Asked this morning by KDMT’s Jimmy Sengenberger if could see himself supporting the Cassidy-Graham plan, Gardner said he was “certainly” “interested in it,” but declined to throw his support behind the measure.
“Yeah, I’d have to get the specifics of it,” Gardner told Sengenberger. “But I certainly am interested in it. And I think it’s the right direction, in terms of giving the states more empowerment and the tools that they need to make a solution, anywhere from Burlington to Grand Junction and everywhere in between, how they can tailor it to the needs of the state. So, it is something that I am very intrigued by. I’d have to understand how the formula works a little bit. And they’re being very quiet about how the formula would work. But it does sound like it could result in a 42% increase in funding for the state of Colorado. And so, I just need to learn more about it.”
Vox’s Sarah Kliff described the Cassidy-Graham plan as such:
The proposal would eliminate the health care law’s subsidies for private insurance and end the Medicaid expansion. The health insurance marketplaces would no longer exist as they are envisioned to continue under other Republican proposals.
The federal government would convert some (but not all) of that spending into a lump-sum payment to states. States could choose to spend this money on providing insurance — or they could use it to fund high-risk pools, or do other activities to pay the bills of patients with high medical needs. States wouldn’t get this money for free: They’d be required to kick in a small percentage themselves.
The plan hasn’t been scored by the Congressional Budget Office yet, but analysts who have studied Cassidy-Graham estimate it would cut deeply into federal funding for the health law programs, likely resulting in millions losing coverage.
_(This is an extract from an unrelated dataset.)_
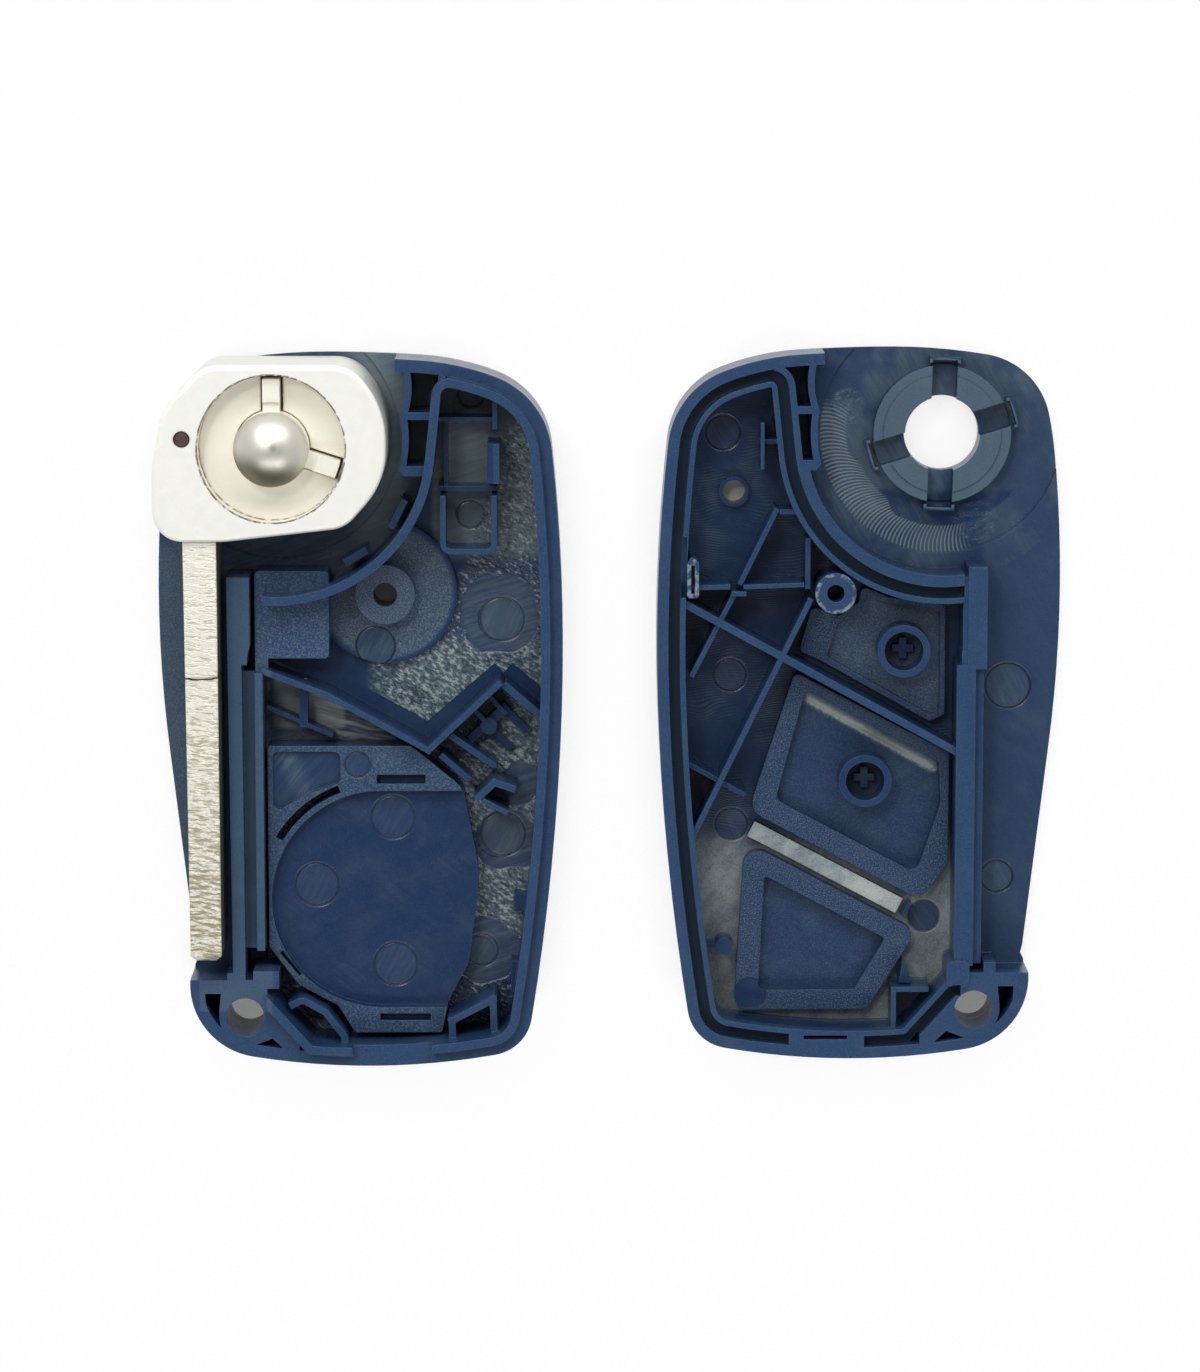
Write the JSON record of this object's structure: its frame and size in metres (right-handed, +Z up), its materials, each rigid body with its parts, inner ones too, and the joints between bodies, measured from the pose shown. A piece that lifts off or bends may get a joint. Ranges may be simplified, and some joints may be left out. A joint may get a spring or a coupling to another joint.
{
  "type": "key fob shell",
  "caption": "Empty car key fob shell laid open: back half with folding key, release button and battery tray, front half with button caps",
  "frame": {"origin": "middle of the laid-out set on the table, at the level that both halves rest on", "axes": "+X from the back half to the front half, +Y towards the key's head end, +Z up out of the open halves"},
  "size_m": [0.0908, 0.072, 0.016],
  "materials": {
    "shell_plastic": "satin",
    "cap_plastic": "fine grain",
    "plated_casting": "plated casting",
    "blade_metal": "milled",
    "pin_steel": "dull",
    "button_chrome": "polished",
    "spring_steel": "drawn wire"
  },
  "bodies": {
    "shell": {"back_shell": "shell_plastic", "battery_tray": "shell_plastic", "front_shell": "shell_plastic"},
    "key": {"key_head": "plated_casting", "key_blade": "blade_metal", "blade_pin": "pin_steel", "hub_spring": "spring_steel"},
    "release": {"release_button": "button_chrome"},
    "cap_top": {"button_cap_top": "cap_plastic"},
    "cap_middle": {"button_cap_middle": "cap_plastic"},
    "cap_bottom": {"button_cap_bottom": "cap_plastic"}
  },
  "joints": [
    {"name": "key_flip", "type": "hinge", "parent": "shell", "child": "key", "pos_m": [-0.03327, 0.02692, 0], "axis": [0, 0, -1], "range_deg": [0, 180]},
    {"name": "release_press", "type": "slide", "parent": "key", "child": "release", "axis": [0, 0, -1], "range_m": [0, 0.002], "stiffness_N_per_m": 300, "springref_m": -0.003, "deforming": ["hub_spring"]},
    {"name": "cap_top_press", "type": "slide", "parent": "shell", "child": "cap_top", "axis": [0, 0, 1], "range_m": [0, 0.0005]},
    {"name": "cap_middle_press", "type": "slide", "parent": "shell", "child": "cap_middle", "axis": [0, 0, 1], "range_m": [0, 0.0005]},
    {"name": "cap_bottom_press", "type": "slide", "parent": "shell", "child": "cap_bottom", "axis": [0, 0, 1], "range_m": [0, 0.0005]}
  ]
}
Gardner described the Cassidy-Graham as a proposal “to create a block grant system that would give the states control over their Medicaid dollars – their insurance dollars—and let the states create a system that is tailor-made to the people of their states, recognizing the differences between a Colorado and a Connecticut, and how each state can tailor their own approach. So, that’s an idea that continues to be talked about, and we’ll see how that goes.”
On air, Gardner lamented to Sengenberger that recent U.S. Senate actions on healthcare were not bipartisan, and he wants Democrats to join him in a bipartisan effort to fix the health care system in America–even though Gardner was a leader of a completely partisan and secretive GOP strategy to kill Obamacare in the U.S. Senate.
Asked by Sengenberger why he thinks the stock market is doing so well, Gardner said the “regulatory relief” passed by Congress as “working.” To increase wage growth, Gardner said business growth “ripples down” and will result in better wages eventually.